The resolution is usually a blend keyed to the access pattern: precompute the common, expensive, high-traffic results (dashboards, leaderboards) and query on demand for the long tail and the ad-hoc. The decision is the framework's read pattern + freshness + latency requirements applied at the serving layer — there's no universal answer, only the one your numbers dictate.

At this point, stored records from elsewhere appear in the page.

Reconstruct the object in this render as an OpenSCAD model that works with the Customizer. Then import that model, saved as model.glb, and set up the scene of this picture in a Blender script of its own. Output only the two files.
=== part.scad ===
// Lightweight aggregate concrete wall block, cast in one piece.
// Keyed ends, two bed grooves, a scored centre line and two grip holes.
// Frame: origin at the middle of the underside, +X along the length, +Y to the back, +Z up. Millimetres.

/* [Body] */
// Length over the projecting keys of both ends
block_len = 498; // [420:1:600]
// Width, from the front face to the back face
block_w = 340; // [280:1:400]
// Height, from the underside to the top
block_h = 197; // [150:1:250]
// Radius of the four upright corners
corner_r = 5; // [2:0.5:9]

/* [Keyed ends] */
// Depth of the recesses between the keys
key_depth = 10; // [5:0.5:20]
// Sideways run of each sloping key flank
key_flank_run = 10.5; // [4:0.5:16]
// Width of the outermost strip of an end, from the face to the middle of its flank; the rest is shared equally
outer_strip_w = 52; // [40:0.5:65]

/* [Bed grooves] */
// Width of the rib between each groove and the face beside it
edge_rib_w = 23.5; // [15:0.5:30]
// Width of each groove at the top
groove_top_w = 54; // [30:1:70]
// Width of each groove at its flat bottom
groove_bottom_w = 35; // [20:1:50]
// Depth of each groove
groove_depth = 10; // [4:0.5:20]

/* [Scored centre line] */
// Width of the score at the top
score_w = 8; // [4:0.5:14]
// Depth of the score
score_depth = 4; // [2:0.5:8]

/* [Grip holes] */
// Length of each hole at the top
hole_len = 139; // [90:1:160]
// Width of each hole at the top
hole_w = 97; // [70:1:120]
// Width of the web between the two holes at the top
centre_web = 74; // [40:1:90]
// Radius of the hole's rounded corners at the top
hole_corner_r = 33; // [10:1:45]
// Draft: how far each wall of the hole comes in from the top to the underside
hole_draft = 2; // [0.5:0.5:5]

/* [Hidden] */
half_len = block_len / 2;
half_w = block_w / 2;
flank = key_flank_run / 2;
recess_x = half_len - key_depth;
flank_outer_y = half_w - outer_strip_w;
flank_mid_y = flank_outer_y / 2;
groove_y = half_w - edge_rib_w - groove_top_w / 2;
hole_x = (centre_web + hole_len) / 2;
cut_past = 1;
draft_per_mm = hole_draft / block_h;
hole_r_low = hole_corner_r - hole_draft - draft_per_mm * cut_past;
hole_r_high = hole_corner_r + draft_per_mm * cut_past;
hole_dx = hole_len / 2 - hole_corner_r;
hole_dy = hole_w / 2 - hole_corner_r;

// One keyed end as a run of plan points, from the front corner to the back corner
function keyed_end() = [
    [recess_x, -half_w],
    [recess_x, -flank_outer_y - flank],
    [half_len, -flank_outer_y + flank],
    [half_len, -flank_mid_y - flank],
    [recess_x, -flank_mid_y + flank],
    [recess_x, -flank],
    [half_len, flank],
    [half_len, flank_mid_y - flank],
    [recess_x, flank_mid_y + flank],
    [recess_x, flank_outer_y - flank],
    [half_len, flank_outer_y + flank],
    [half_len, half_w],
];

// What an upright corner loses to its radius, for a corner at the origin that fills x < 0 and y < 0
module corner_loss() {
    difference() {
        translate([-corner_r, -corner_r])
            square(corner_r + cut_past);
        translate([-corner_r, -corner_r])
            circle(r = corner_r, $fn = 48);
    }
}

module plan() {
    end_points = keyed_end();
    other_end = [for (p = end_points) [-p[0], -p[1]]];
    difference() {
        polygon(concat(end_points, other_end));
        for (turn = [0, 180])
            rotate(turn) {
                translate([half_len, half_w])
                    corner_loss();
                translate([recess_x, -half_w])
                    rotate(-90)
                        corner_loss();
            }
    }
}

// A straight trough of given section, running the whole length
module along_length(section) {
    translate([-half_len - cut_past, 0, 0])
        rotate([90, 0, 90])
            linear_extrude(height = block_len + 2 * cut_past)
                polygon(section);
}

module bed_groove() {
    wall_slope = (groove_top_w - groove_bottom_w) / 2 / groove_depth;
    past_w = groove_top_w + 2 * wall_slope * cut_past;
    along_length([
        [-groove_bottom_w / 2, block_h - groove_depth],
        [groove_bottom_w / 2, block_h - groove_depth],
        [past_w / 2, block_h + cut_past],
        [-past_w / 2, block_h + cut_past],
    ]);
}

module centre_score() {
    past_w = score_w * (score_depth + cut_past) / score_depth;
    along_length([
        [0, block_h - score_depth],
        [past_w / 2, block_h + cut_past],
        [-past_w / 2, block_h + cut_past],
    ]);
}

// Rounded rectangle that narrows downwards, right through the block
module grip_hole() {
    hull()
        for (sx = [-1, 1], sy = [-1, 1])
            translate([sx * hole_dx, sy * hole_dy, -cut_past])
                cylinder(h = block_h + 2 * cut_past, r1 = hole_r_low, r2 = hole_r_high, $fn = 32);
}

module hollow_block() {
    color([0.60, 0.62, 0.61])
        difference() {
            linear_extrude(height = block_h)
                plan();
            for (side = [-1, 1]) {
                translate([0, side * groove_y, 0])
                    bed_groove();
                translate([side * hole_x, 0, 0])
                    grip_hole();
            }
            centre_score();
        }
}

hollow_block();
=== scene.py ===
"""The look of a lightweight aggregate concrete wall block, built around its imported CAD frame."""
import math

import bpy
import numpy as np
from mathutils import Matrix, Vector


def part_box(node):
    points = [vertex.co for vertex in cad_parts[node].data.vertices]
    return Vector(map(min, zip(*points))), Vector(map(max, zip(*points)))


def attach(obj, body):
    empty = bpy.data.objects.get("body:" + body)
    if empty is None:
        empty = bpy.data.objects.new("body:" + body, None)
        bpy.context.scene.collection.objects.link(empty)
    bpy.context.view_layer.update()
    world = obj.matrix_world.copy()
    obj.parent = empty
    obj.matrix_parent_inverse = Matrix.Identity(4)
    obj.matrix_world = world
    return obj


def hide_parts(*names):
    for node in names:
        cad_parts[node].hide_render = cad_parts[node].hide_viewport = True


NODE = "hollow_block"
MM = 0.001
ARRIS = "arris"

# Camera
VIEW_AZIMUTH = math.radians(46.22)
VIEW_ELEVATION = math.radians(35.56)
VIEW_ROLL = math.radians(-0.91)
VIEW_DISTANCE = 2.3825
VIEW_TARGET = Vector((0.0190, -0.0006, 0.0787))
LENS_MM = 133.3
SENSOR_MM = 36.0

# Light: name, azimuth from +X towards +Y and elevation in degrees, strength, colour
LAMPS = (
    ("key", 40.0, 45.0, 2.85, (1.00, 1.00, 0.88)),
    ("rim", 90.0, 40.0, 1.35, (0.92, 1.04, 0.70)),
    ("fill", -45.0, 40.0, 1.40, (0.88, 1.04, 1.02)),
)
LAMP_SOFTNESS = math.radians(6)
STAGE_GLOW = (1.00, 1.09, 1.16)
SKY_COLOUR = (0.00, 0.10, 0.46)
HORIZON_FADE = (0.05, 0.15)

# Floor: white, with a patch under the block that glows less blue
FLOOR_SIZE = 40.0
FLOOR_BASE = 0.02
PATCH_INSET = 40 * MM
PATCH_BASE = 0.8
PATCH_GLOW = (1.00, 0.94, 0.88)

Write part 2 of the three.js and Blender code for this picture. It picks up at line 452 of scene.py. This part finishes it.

A useful default I reach for: serve the known, hot, expensive queries from precomputed results in a fast store (so the p99 stays flat under load), and reserve on-demand querying for the genuinely dynamic or rarely-requested. It bounds your worst-case latency where traffic concentrates while keeping the system fresh and lean everywhere else. Decide what to precompute by looking at the actual request distribution, not by guessing — the traffic is usually far more skewed than teams expect.

What to carry away

A data API is an operational serving problem, not an analytical one: many small, low-latency, high-concurrency reads. The cardinal rule is don't serve it from the warehouse — compute results in the analytical layer and serve them from a fast store keyed for the access pattern (the precompute-and-serve / online-store pattern). Choose the API style by consumer (REST default, GraphQL for varied nested needs, gRPC for internal speed), and treat caching, pagination, rate limiting, auth, and versioning as required, not optional. Resolve the precompute-vs-on-demand tension by precomputing the hot, expensive paths and querying on demand for the tail.

This completes the system-design set: the framework, a warehouse (where data is computed), a pipeline (how it flows), and the data API (how applications consume it). The constant across all four: clarify requirements, let the access pattern drive the design, and defend every choice as a trade-off.